Но за эти полтора года наш Горбачёв стал большим другом США. А США были заинтересованы в углеводородах Персидского залива вообще, и Кувейта в частности.
Как только Америка начала операцию «Буря в пустыне», Горбачёв порвал все договорённости с Ираком. Всё делалось в угоду Америке, в ущерб экономике своей страны, своим гражданам.

    В Ираке свернули огромные Союзные контракты, с выплатой неустойки, наши специалисты вернулись домой. Тогда мы, Советские Прорабы ещё не подозревали, насколько далеко заведёт нашу страну этот главный архитектор Перестройки.

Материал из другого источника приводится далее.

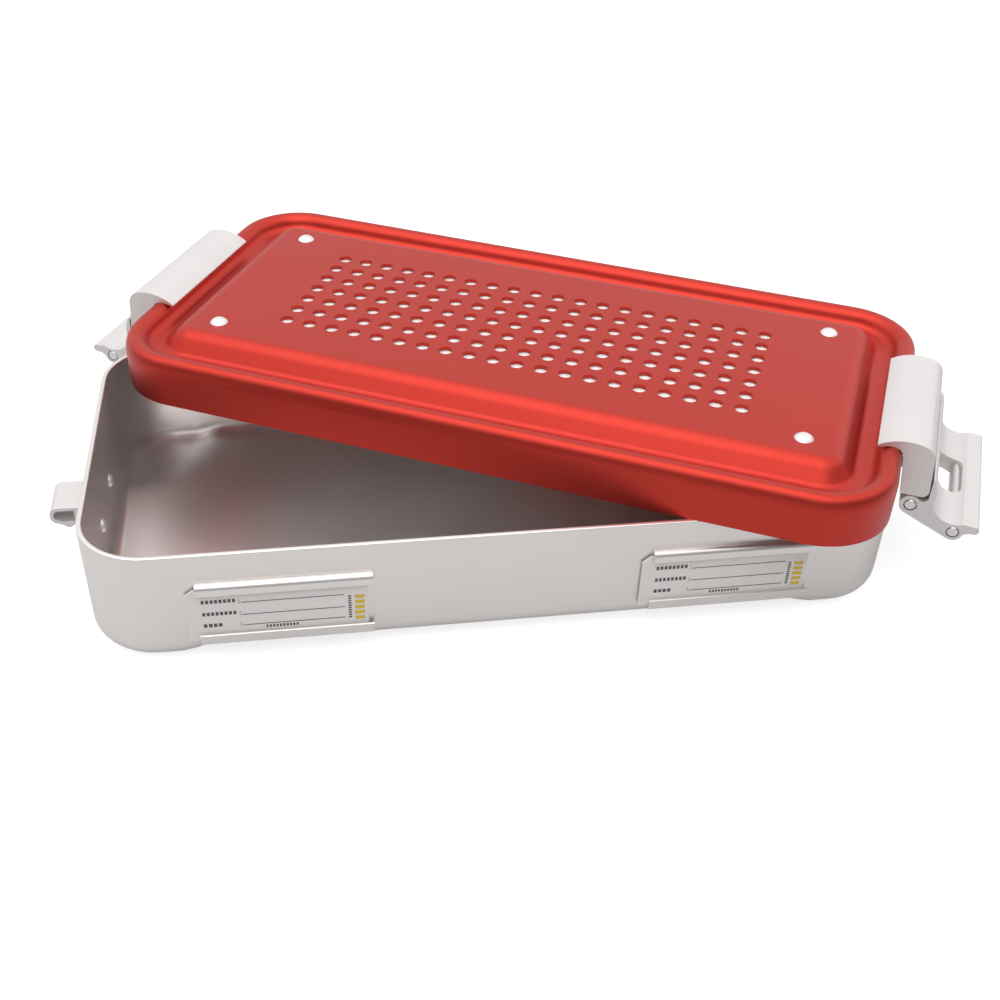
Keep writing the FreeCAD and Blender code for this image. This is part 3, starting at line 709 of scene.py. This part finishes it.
def holder_section(height):
    """Distance from the wall and height above the holder's lower edge, round the section."""
    upper = [(0.0, height)]
    for step in range(LIP_ROLL_STEPS + 1):
        angle = math.radians(90) * step / LIP_ROLL_STEPS
        upper.append((HOLDER_SHEET + (HOLDER_DEPTH - HOLDER_SHEET) * math.sin(angle),
                      height - LIP_ROLL * (1 - math.cos(angle))))
    edge = HOLDER_DEPTH - LIP_SLANT
    upper += [(HOLDER_DEPTH, height - LIP_DROP), (edge, height - LIP_DROP - 0.5),
              (HOLDER_INSIDE, height - LIP_ROOT), (HOLDER_SHEET, height - LIP_ROOT)]
    lower = [(HOLDER_SHEET, LIP_ROOT), (HOLDER_INSIDE, LIP_ROOT), (edge, LOWER_LIP + 0.3),
             (HOLDER_DEPTH, LOWER_LIP), (edge, 0.7), (HOLDER_SHEET, 0.0), (0.0, 0.0)]
    return upper + lower


def make_holder(name, node):
    """Folded holder whose upper lip is rolled over at the top and straight below."""
    low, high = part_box(node)
    work = bmesh.new()
    rings = []
    for x in (low.x, high.x):
        rings.append([work.verts.new((x, high.y - distance * MM, low.z + level * MM))
                      for distance, level in holder_section((high.z - low.z) / MM)])
    first, last = rings
    for place, vert in enumerate(first):
        work.faces.new((first[place - 1], vert, last[place], last[place - 1]))
    work.faces.new(first)
    work.faces.new(last)
    bmesh.ops.recalc_face_normals(work, faces=work.faces[:])
    piece = new_piece(name, work)
    break_edges(piece, sizes().hole_round)
    seat(piece, node, tray_metal())


# Fields of the print, in millimetres from the card's left end and from its lower edge:
# left, right, bottom, top

def dashed(left, right, bottom, top, pitch, ink):
    """A row of like blocks, one each pitch, each as wide as the ink."""
    count = int((right - left - ink) / pitch) + 1
    return [(left + pitch * step, left + pitch * step + ink, bottom, top) for step in range(count)]


def stacked(left, right, bottom, top, pitch, ink):
    """The same row set upright."""
    return [(low, high, start, end)
            for start, end, low, high in dashed(bottom, top, left, right, pitch, ink)]


LINE_HEIGHTS = (16.4, 10.6, 5.6)
RULED_LINES = [(19.5, 56.0, height, height + 0.35) for height in LINE_HEIGHTS]
DOTS = [(18.6, 19.0, height, height + 0.4) for line in LINE_HEIGHTS for height in (line, line + 1.0)]
BLOCK_ROWS = (dashed(5.6, 18.0, 16.9, 18.5, 1.55, 1.05) + dashed(5.6, 18.0, 11.2, 12.8, 1.55, 1.05)
              + dashed(5.6, 12.4, 5.8, 7.4, 1.75, 1.25) + dashed(27.5, 39.5, 3.8, 5.0, 1.2, 0.75)
              + stacked(57.3, 58.4, 5.4, 16.4, 1.1, 0.7))
DARK_FIELDS = RULED_LINES + DOTS + BLOCK_ROWS
YELLOW_FIELDS = stacked(59.6, 63.2, 4.4, 17.0, 2.5, 1.7)


def print_card(name, node, fields, material):
    """Thin fields of ink on the front of a card."""
    low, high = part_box(node)
    thickness = sizes().ink_height
    work = bmesh.new()
    for left, right, bottom, top in fields:
        centre = Vector((low.x + (left + right) / 2 * MM, low.y - thickness / 2,
                         low.z + (bottom + top) / 2 * MM))
        grown = Matrix.Diagonal(((right - left) * MM, thickness, (top - bottom) * MM, 1))
        bmesh.ops.create_cube(work, size=1, matrix=Matrix.Translation(centre) @ grown)
    seat(new_piece(name, work), node, material, stands_for=False)


class BuildLabels(bpy.types.Operator):
    """Label holders and their printed cards"""
    bl_idname = "box.build_labels"
    bl_label = "Labels"

    def execute(self, context):
        card = material_once("coated_card", coated_card, colours().card[:], roughness=0.45)
        ink = material_once("dark_ink", coated_card, colours().ink[:], roughness=0.5)
        patch = material_once("yellow_ink", coated_card, colours().patch[:], roughness=0.5)
        for side in ("left", "right"):
            make_holder("holder_" + side, "label_holder_" + side)
            dressed("card_" + side, "label_card_" + side, card, sizes().ink_height)
            print_card("card_print_" + side, "label_card_" + side, DARK_FIELDS, ink)
            print_card("card_patch_" + side, "label_card_" + side, YELLOW_FIELDS, patch)
        return {"FINISHED"}


class BuildStage(bpy.types.Operator):
    """White floor, soft studio light and the camera"""
    bl_idname = "box.build_stage"
    bl_label = "Stage"

    def execute(self, context):
        make_floor()
        make_world()
        make_lamp("key_light", place=(-0.3, 0.1, 1.3), aim=(0, 0, 0.03), width=1.2, power=3)
        make_camera()
        return {"FINISHED"}


# The floor's colour and glow, and the share of the glow that reflections show

FLOOR_GREY = 0.5
FLOOR_GLOW = 0.72
MIRRORED_SHARE = 0.2


def background_share(tree):
    """1 for what the camera sees directly or through glass, less in a reflection, otherwise 0."""
    path = add_node(tree, "ShaderNodeLightPath")
    mirrored = add_node(tree, "ShaderNodeMath", {
        0: path.outputs["Is Glossy Ray"], 1: MIRRORED_SHARE}, operation="MULTIPLY")
    first = add_node(tree, "ShaderNodeMath", {
        0: path.outputs["Is Camera Ray"], 1: mirrored.outputs["Value"]}, operation="MAXIMUM")
    share = add_node(tree, "ShaderNodeMath", {
        0: first.outputs["Value"], 1: path.outputs["Is Transmission Ray"]}, operation="MAXIMUM")
    return share.outputs["Value"]


def make_floor():
    """Pale sweep under the box, which keeps the box's shadow and turns white in the light."""
    work = bmesh.new()
    bmesh.ops.create_grid(work, x_segments=1, y_segments=1, size=6)
    mesh = bpy.data.meshes.new("floor")
    work.to_mesh(mesh)
    work.free()
    floor = bpy.data.objects.new("floor", mesh)
    bpy.context.scene.collection.objects.link(floor)
    material, tree, shader = new_material("white_paper_sweep")
    shader.inputs["Base Color"].default_value = (FLOOR_GREY, FLOOR_GREY, FLOOR_GREY, 1)
    shader.inputs["Roughness"].default_value = 0.9
    shader.inputs["Emission Color"].default_value = (1, 1, 1, 1)
    lit = add_node(tree, "ShaderNodeMath", {0: background_share(tree), 1: FLOOR_GLOW},
                   operation="MULTIPLY")
    tree.links.new(lit.outputs["Value"], shader.inputs["Emission Strength"])
    mesh.materials.append(material)


# Directions of the light from above and of the softbox

SKY_SIDE = (0.0, 0.5, 1.0)
SOFTBOX_SIDE = (-0.16, -0.55, 0.82)


def make_world():
    """White background, a soft light from above, dim from the front, and a softbox over the camera."""
    world = bpy.data.worlds.new("studio")
    bpy.context.scene.world = world
    world.use_nodes = True
    tree = world.node_tree
    tree.nodes.clear()
    direction = add_node(tree, "ShaderNodeTexCoord").outputs["Generated"]
    height = add_node(tree, "ShaderNodeVectorMath", {0: direction, 1: SKY_SIDE},
                      operation="DOT_PRODUCT").outputs["Value"]
    facing = add_node(tree, "ShaderNodeVectorMath", {
        0: direction, 1: Vector(SOFTBOX_SIDE).normalized()}, operation="DOT_PRODUCT").outputs["Value"]
    behind = add_node(tree, "ShaderNodeSeparateXYZ", {"Vector": direction}).outputs["Y"]
    above = add_node(tree, "ShaderNodeMapRange", {
        "Value": height, "From Min": 0.1, "From Max": 0.5, "To Min": 0.2, "To Max": 1.5})
    fading = add_node(tree, "ShaderNodeMapRange", {
        "Value": behind, "From Min": 0.2, "From Max": 0.9, "To Min": 1.0, "To Max": 0.7})
    soft = add_node(tree, "ShaderNodeMath", {
        0: above.outputs["Result"], 1: fading.outputs["Result"]}, operation="MULTIPLY")
    softbox = add_node(tree, "ShaderNodeMapRange", {
        "Value": facing, "From Min": 0.86, "From Max": 0.98, "To Min": 0.0, "To Max": 1.3},
        interpolation_type="SMOOTHSTEP")
    total = add_node(tree, "ShaderNodeMath", {0: soft.outputs["Value"], 1: softbox.outputs["Result"]})
    light = add_node(tree, "ShaderNodeBackground", {"Strength": total.outputs["Value"]})
    white = add_node(tree, "ShaderNodeBackground", {"Strength": 1.0})
    seen = add_node(tree, "ShaderNodeLightPath").outputs["Is Camera Ray"]
    mix = add_node(tree, "ShaderNodeMixShader", {
        0: seen, 1: light.outputs["Background"], 2: white.outputs["Background"]})
    add_node(tree, "ShaderNodeOutputWorld", {"Surface": mix.outputs["Shader"]})


def make_lamp(name, place, aim, width, power):
    light = bpy.data.lights.new(name, "AREA")
    light.shape = "DISK"
    light.size = width
    light.energy = power
    lamp = bpy.data.objects.new(name, light)
    lamp.location = place
    lamp.rotation_euler = (Vector(aim) - Vector(place)).to_track_quat("-Z", "Y").to_euler()
    bpy.context.scene.collection.objects.link(lamp)


CAMERA_PLACE = (-0.0673, -0.4208, 0.3284)
CAMERA_TURN = (53.09, -1.87, -8.74)
CAMERA_LENS = 45.55


def make_camera():
    lens = bpy.data.cameras.new("camera")
    lens.lens = CAMERA_LENS
    lens.sensor_width = 36
    lens.clip_start = 0.01
    lens.clip_end = 50
    camera = bpy.data.objects.new("camera", lens)
    camera.location = CAMERA_PLACE
    camera.rotation_euler = [math.radians(angle) for angle in CAMERA_TURN]
    bpy.context.scene.collection.objects.link(camera)
    bpy.context.scene.camera = camera
    bpy.context.scene.view_settings.view_transform = "Standard"


class BoxPanel(bpy.types.Panel):
    """Buttons for the pieces, with their sizes and colours"""
    bl_label = "Sterilization box"
    bl_idname = "VIEW3D_PT_sterilization_box"
    bl_space_type = "VIEW_3D"
    bl_region_type = "UI"
    bl_category = "Sterilization box"

    def draw(self, context):
        for group in (context.scene.box_sizes, context.scene.box_colours):
            for key in group.__annotations__:
                self.layout.prop(group, key)
        for operator in OPERATORS:
            self.layout.operator(operator.bl_idname)


OPERATORS = (BuildTray, BuildLid, BuildLidInside, BuildRivets, BuildLatches, BuildCatches,
             BuildLabels, BuildStage)
CLASSES = (BoxSizes, BoxColours) + OPERATORS + (BoxPanel,)


def register():
    for item in CLASSES:
        bpy.utils.register_class(item)
    bpy.types.Scene.box_sizes = bpy.props.PointerProperty(type=BoxSizes)
    bpy.types.Scene.box_colours = bpy.props.PointerProperty(type=BoxColours)


def unregister():
    del bpy.types.Scene.box_colours
    del bpy.types.Scene.box_sizes
    for item in reversed(CLASSES):
        bpy.utils.unregister_class(item)


def main():
    register()
    bpy.ops.box.build_tray()
    bpy.ops.box.build_lid()
    bpy.ops.box.build_lid_inside()
    bpy.ops.box.build_rivets()
    bpy.ops.box.build_latches()
    bpy.ops.box.build_catches()
    bpy.ops.box.build_labels()
    bpy.ops.box.build_stage()


if __name__ == "__main__":
    main()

А дружба Горбачёва с американцами не стоила и одного моего заработка в Ираке. Вот и вся наша мировая политика. Вскоре даже возможность поехать в одну из восточноевропейских социалистических стран накрылась медным тазом. Если разобраться, командировка в любую из стран Совета экономической взаимопомощи не стоила выеденного яйца, разве что сейчас я мог бы вспоминать: «Внуки мои, ваш дед работал, помогал строить социализм в братских странах».

    А нам предложили контракты во Вьетнаме, Кубе, в Монголии и в пылающий Афганистан, выбирай – не хочу. Я был обижен на Саддама Хусейна, и было за что! Но когда, читая Ясин (заупокойная молитва), он ушёл в яму с петлёй на шее – простил.
Дальнейшее развитие событий в Советском союзе поставило жирный крест на моих мечтах и намерениях. Но это уже другая история.